N-BOXスロープ仕様に息づく「ホンダ・スピリッツ」
発表時のブリーフィングでは、ホンダを世界有数の自動車メーカーに育て上げた本田宗一郎氏の「技術というものは、人間に奉仕する手段の一つでございます。その技術によって人に喜んでいただくということこそ、本当の技術でございます」という言葉が引用されていた。

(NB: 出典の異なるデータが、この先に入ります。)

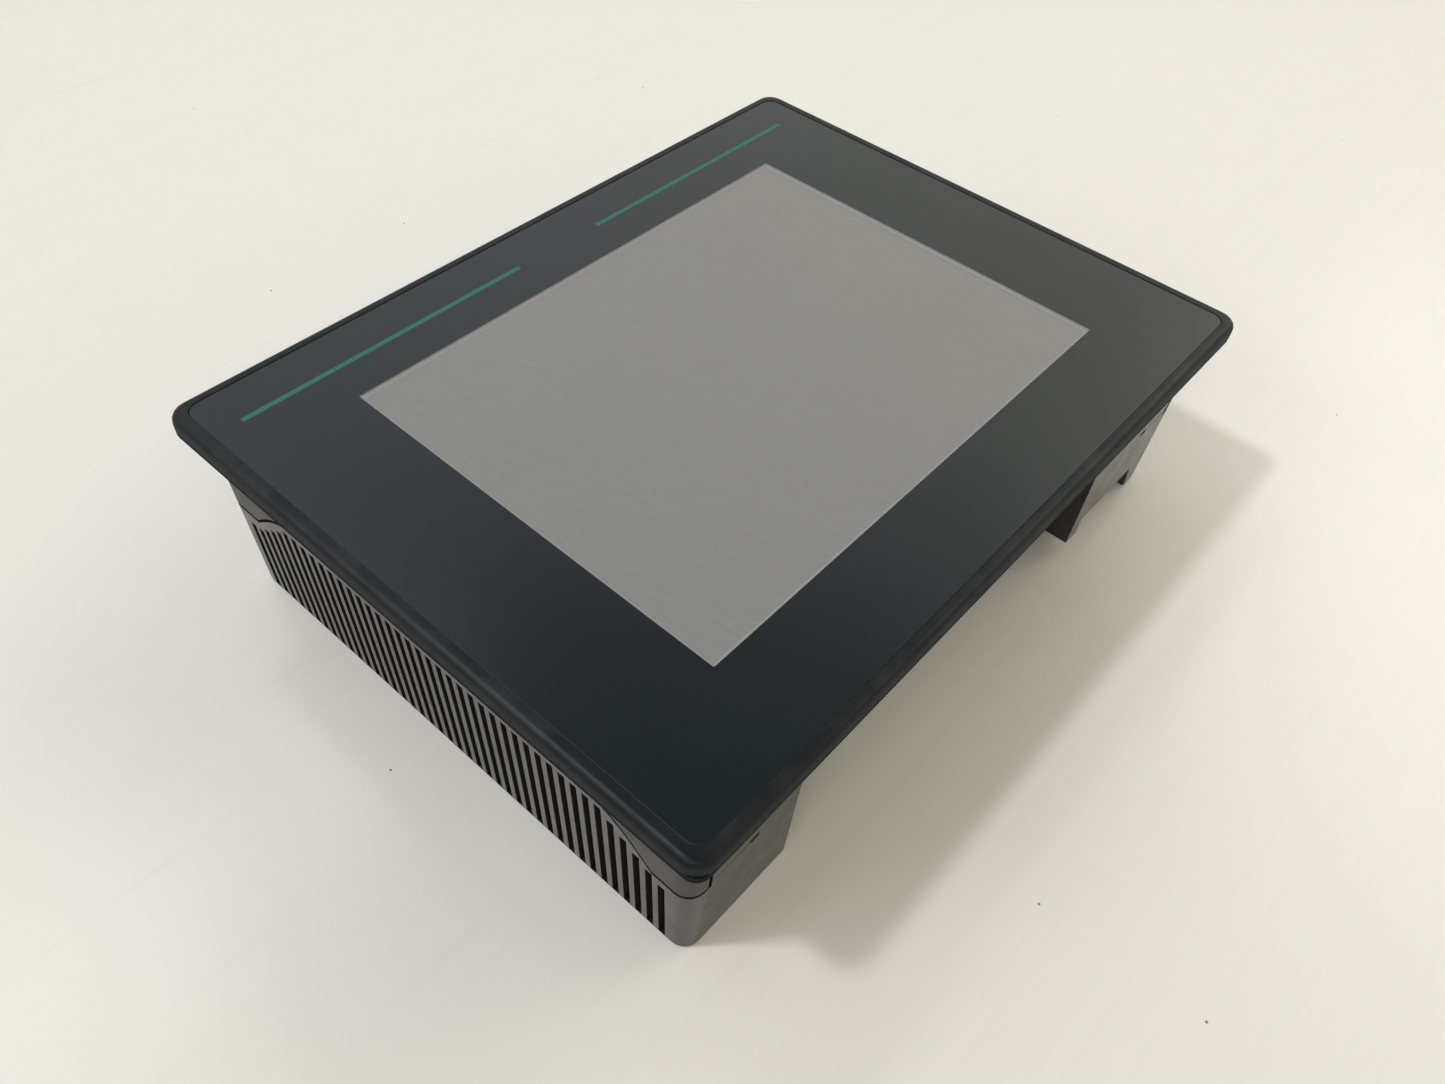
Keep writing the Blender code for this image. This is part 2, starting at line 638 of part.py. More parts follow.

今回登場したN−BOX スロープ仕様も、まさしく技術を用いて車いすでの移動を快適にするクルマ、車いすを乗せる側もラクになれるクルマとして開発された。ホンダのクルマはとかく新型車への期待値が大きく、ミニバンや軽の利便性が高いクルマだけじゃなくスポーツカーやスポーティカーも作って!という声が常に少なからずある。
でも、N−BOXをはじめとしたNシリーズのクルマたちは、本田宗一郎氏の言葉の通り、広さや使い勝手を革新的で斬新な技術で生み出している。そう考えた時、N−BOX スロープ仕様も独創性とアイデアに満ちたホンダらしさに溢れたクルマなのだということに気づく。ホンダはスポーツカーだけに非ず。本田宗一郎氏が遺した数多くの「ホンダ・スピリッツ」は、確かに今なお息づいていると感じた。